On the morning of May 1st, 1960, a fortnight before the scheduled opening of the Paris conference, a U-2 spy plane appeared on the ground in the remote industrial area some1,200 miles inside the Soviet Union. Despite Soviet claims to have shot down the aircraft, photographs of the U-2, notoriously fragile in design, showed little damage. Its pilot, Francis Gary Powers, was captured.

Eisenhower’s public response was surprising blunt. The United States had been caught red-handed and such embarrassments normally occasion sheepishness. Yet when he addressed the American people on 11th May, he described the U-2 flights as a “vital necessity,” given that the Soviets made “a fetish of secrecy and concealment.”

Much of the detail of the incident remains open to interpretation and there is ample fodder for conspiracy theorists. Given the apparent inconsistencies, it is hard to discount the suggestion that the flight was a deliberate ploy to scupper talks from which the West had nothing to gain.
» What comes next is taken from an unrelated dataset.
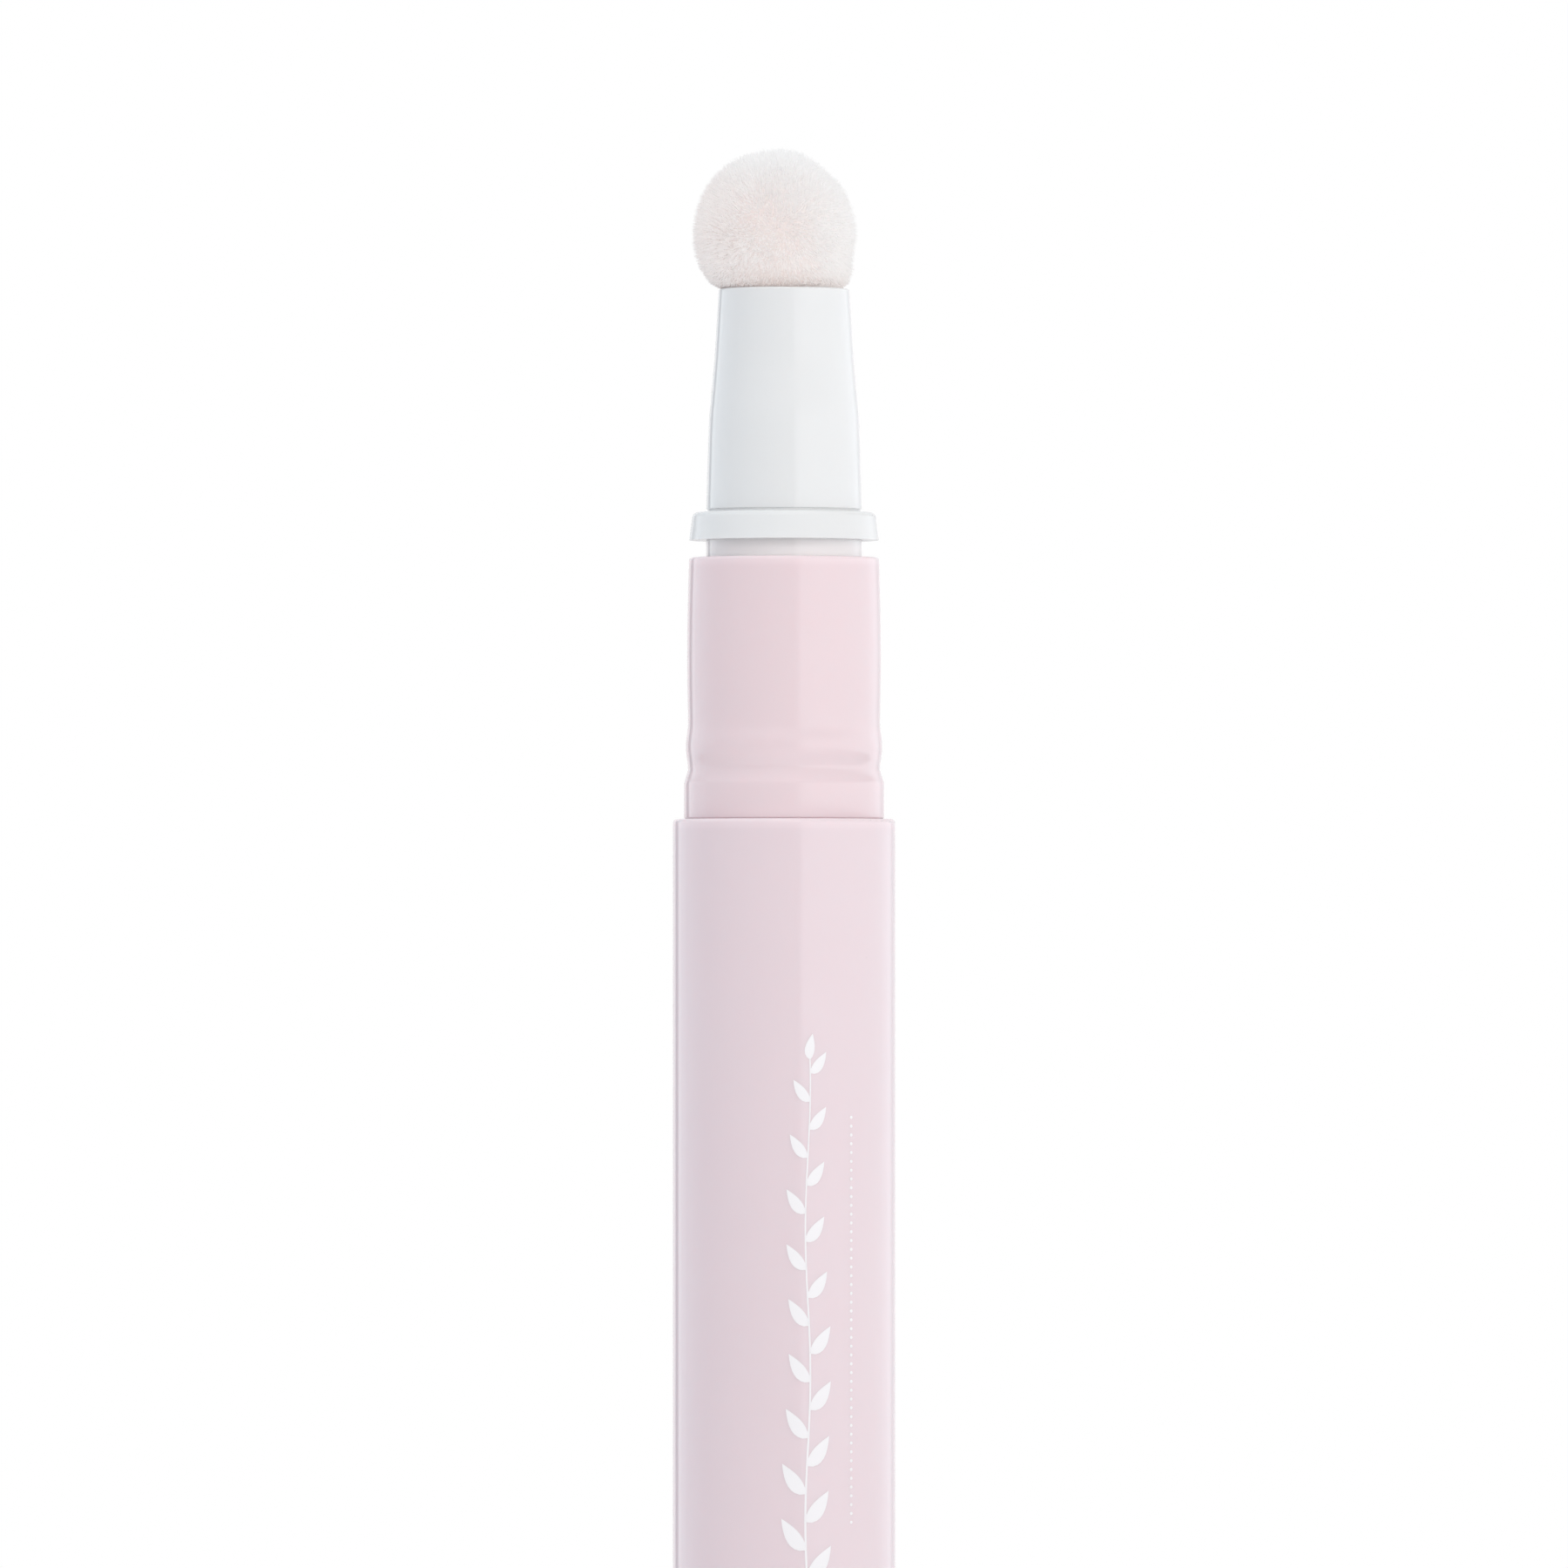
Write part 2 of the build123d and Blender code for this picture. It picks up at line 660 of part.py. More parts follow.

Powers later stated that he was flying close to his aircraft’s ceiling of 80,000 feet when he was “shot down.” The Soviet missiles purported to have done the job could reach no higher than 60,000 feet. The flight had taken him an unprecedented distance into Soviet territory. The reasons for this were later given by the CIA as a combination of clear weather, the opportunity offered by the distraction of May Day celebrations in the USSR and the testing of a new Soviet missile in Sverdlovsk, where the U-2 came to ground.

In fact, there were many clear days over the Urals in the spring and there was no missile activity in the area in the preceding two years. There also appears to be a contradiction between the Soviets’ supposed relaxation of radar controls for the holiday and the heightened security which would normally surround an important missile test. The fact that the flight took place at all is indication of Washington’s attitude toward the Paris talks: In the past (during the Suez Crisis, for example) it had been Eisenhower’s practice to suspend U-2 flights altogether before delicate negotiations.

Powers co-operated fully with his interrogators and was sentenced to tens years imprisonment in the USSR. Less than two years later, he was returned to the United States in exchange for Rudolf Abel, reportedly then the most important Soviet agent ever captured in the United States, on the face of it hardly a fair swap. Unlike other Americans who had co-operated with their captors, Powers did not face court martial but was instead awarded the Intelligence Star in 1963 had continued flying U-2 as a test pilot for Lockheed.

Apology was very much the norm following diplomatic incidents of the U-2 type; yet none came. Whether or not the incident was deliberately engineered, either by the President or by opponents of détente within the Pentagon, the United States took full advantage of the circumstances to avoid making otherwise inevitable concessions. Khrushchev, who a year before had taken leave of America’s “beautiful cities and warm-hearted people with the words “goodbye, good luck, friends,” was combative in Paris. A day before the conference ended, American forces were placed on “type 3” nuclear alert and it was clear that détente would have to wait. Khrushchev’s belligerence in the early 60s is often attributed to a Soviet practice of ‘testing’ new administrations and a desire to establish a firm position from which to deal with the next government. Yet it seems that it was not only the Soviets who found advantage in obduracy: Failure in Berlin was in the American interest.